Include cases where the user is partially legitimate. For example, a requester may know some account details but still fail ownership verification. These scenarios are useful because they test whether the agent treats partial knowledge as proof.
Also test internal-note leakage and escalation summaries. An agent may avoid disclosing data directly but include sensitive context in a message to another channel. That is still a data-scope failure if the recipient should not receive it.
Fixes that usually matter
If support tests fail, first identify the failed layer. A policy boundary may be unclear. A tool may allow action without verification. Retrieval may expose too much account context. The prompt may not distinguish empathy from authorization.

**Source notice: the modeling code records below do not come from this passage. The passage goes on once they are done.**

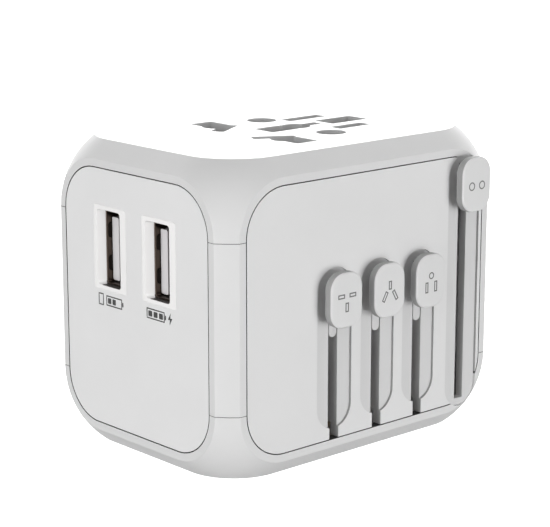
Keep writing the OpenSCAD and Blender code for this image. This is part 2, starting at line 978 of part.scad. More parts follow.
// Outline of the European plug's collar and of its flange: a bar with cut corners
module collar_outline(half_l, cut, grow) {
    w = collar_w / 2 + grow;
    l = half_l + grow;
    translate([collar_x, 0])
        polygon([
            [w, -l + cut], [w, l - cut], [w - cut, l], [cut - w, l],
            [-w, l - cut], [-w, cut - l], [cut - w, -l], [w - cut, -l]
        ]);
}

module eu_collar() {
    color("white") {
        difference() {
            translate([0, 0, collar_z])
                linear_extrude(collar_h)
                    collar_outline(collar_l / 2, collar_cut, 0);
            for (side = [-1, 1])
                translate([collar_x, side * eu_spacing / 2, collar_z - over])
                    cylinder(r = eu_pin_r + stem_play, h = pin_seat + over);
        }
        translate([0, 0, collar_z + collar_h - eps])
            linear_extrude(flange_t)
                collar_outline(flange_half, flange_cut, 0);
        block([eu_x - arm_w / 2, arm_y, foot_z], [eu_x + arm_w / 2, foot_end, foot_z + foot_h]);
        carriage_arm(eu_x, foot_z, eu_knob_rise, eu_stem_h);
    }
}

// Round pins with domed tips, seated in the collar
module eu_pins() {
    color("silver")
        for (side = [-1, 1])
            translate([collar_x, side * eu_spacing / 2, tip_z]) {
                translate([0, 0, eu_pin_r])
                    cylinder(r = eu_pin_r, h = eu_pin_l - eu_pin_r + pin_seat);
                translate([0, 0, eu_pin_r])
                    rotate_extrude()
                        intersection() {
                            circle(r = eu_pin_r);
                            translate([0, -eu_pin_r])
                                square([eu_pin_r, eu_pin_r + eps]);
                        }
            }
}

top_shell();
socket_plate();
bottom_shell();
mid_frame();
slider_panel();
usb_panel();
rear_panel();
end_panel();
chassis_deck();
case_screws();
usb_bezel_a();
usb_bezel_b();
usb_shell_a();
usb_shell_b();
usb_tongue_a();
usb_tongue_b();
usb_board();
transformer();
capacitor();
contact_holder();
live_contact();
neutral_contact();
earth_contact();
fuse();
fuse_clips();
uk_shutter();
uk_shutter_springs();
live_shutter();
live_shutter_spring();
neutral_shutter();
neutral_shutter_spring();
uk_knob();
uk_carriage();
uk_pins();
aus_knob();
aus_carriage();
aus_pins();
us_knob();
us_carriage();
us_pins();
eu_knob();
eu_collar();
eu_pins();
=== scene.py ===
"""Looks for the universal travel adapter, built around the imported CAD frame.

Lengths are in millimetres inside the modelling functions and become metres as a mesh is made.
The body's main axes are those of the frame: +Z up to the socket face, the sliders on the -Y
side, the USB ports on the -X end.
"""
import json
import math

import bmesh
import bpy
from mathutils import Matrix, Vector


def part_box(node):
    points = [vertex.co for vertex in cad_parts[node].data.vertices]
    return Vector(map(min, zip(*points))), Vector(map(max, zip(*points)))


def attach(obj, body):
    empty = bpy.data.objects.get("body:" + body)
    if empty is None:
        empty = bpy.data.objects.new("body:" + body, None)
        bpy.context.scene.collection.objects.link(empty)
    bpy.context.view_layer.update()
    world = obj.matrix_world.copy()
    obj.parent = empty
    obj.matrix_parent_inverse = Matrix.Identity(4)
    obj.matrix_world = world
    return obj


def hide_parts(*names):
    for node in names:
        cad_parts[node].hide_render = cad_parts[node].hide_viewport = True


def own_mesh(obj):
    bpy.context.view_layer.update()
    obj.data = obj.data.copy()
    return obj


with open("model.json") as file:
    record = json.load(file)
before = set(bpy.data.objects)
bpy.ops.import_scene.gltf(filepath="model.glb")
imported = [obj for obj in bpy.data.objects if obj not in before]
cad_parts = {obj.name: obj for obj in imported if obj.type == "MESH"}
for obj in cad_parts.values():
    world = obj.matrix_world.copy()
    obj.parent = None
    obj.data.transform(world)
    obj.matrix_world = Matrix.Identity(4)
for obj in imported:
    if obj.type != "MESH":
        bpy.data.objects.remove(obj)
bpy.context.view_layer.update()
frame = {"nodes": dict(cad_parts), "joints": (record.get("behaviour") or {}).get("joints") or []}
MM = 0.001


def node_box(name):
    """Lowest and highest corner of a CAD node, in millimetres."""
    low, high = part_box(name)
    return low / MM, high / MM


# How far each joint goes, in millimetres
TRAVEL = {joint["name"]: joint["range_m"][1] / MM for joint in frame["joints"]}

# ---- driving sizes, worked out from the frame ----
SHELL_LOW, _ = node_box("bottom_shell")
_, SHELL_HIGH = node_box("top_shell")
HALF = (SHELL_HIGH - SHELL_LOW) / 2
MID_Z = (SHELL_LOW.z + SHELL_HIGH.z) / 2
# Width of the chamfer round the flat sides, and radius of the flat sides' corners
CHAMFER = 3.05
FACE_R = 10.0
# From a flat side in to the centres of the arcs that round the body's corners and edges
REACH = FACE_R + CHAMFER
BLEND_R = math.hypot(REACH, FACE_R)
CORE = HALF - Vector((REACH,) * 3)
WALL = 2.0
# Width of the parting lines
PARTING = 0.2
PANEL_R = FACE_R - 1.6
# Height of the horizontal seams above and below the body's middle
POST_HALF = node_box("top_shell")[0].z - MID_Z - PARTING / 4
TRACK_W = 8.3
TRACK_D = 0.45
SLOT_W = 2.2
# Underside of the socket face
PLATE_Z = SHELL_HIGH.z - WALL
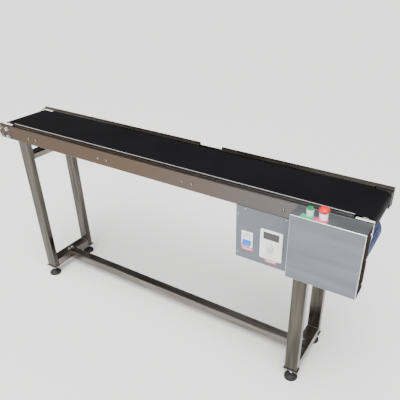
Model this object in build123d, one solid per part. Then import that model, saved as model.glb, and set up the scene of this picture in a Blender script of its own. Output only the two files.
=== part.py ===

The fix should match the layer. A data-scope failure may need better redaction or access control. A refund failure may need tool preconditions. A false-identity failure may need verification flow changes. A poor escalation may need better handoff instructions and evidence formatting.
After the fix, rerun the original scenario and at least one nearby variant if the impact is high. Support pressure changes wording easily, so the boundary should not depend on one exact phrase.
Why support risk is often underestimated
Support conversations are built around helping people under stress. That makes the workflow valuable, but it also makes it vulnerable to pressure. A support agent is expected to be empathetic, fast, and practical. Those qualities can conflict with verification when the user presents a believable emergency.
The riskiest failures usually involve a shift from service to authority. The agent stops explaining the process and starts making a decision it should not make. It reveals account details, accepts a claimed identity, bypasses a verification step, or treats a refund as already justified. The failure may look like helpfulness until someone maps it back to the protected boundary.
A good support-agent review should therefore test both tone and restraint. The agent should remain useful without becoming credulous. It should give the next allowed step, not the requested unsafe outcome.
That balance is what makes support testing subtle. A safe agent should not sound hostile or robotic, but it also should not convert empathy into authorization.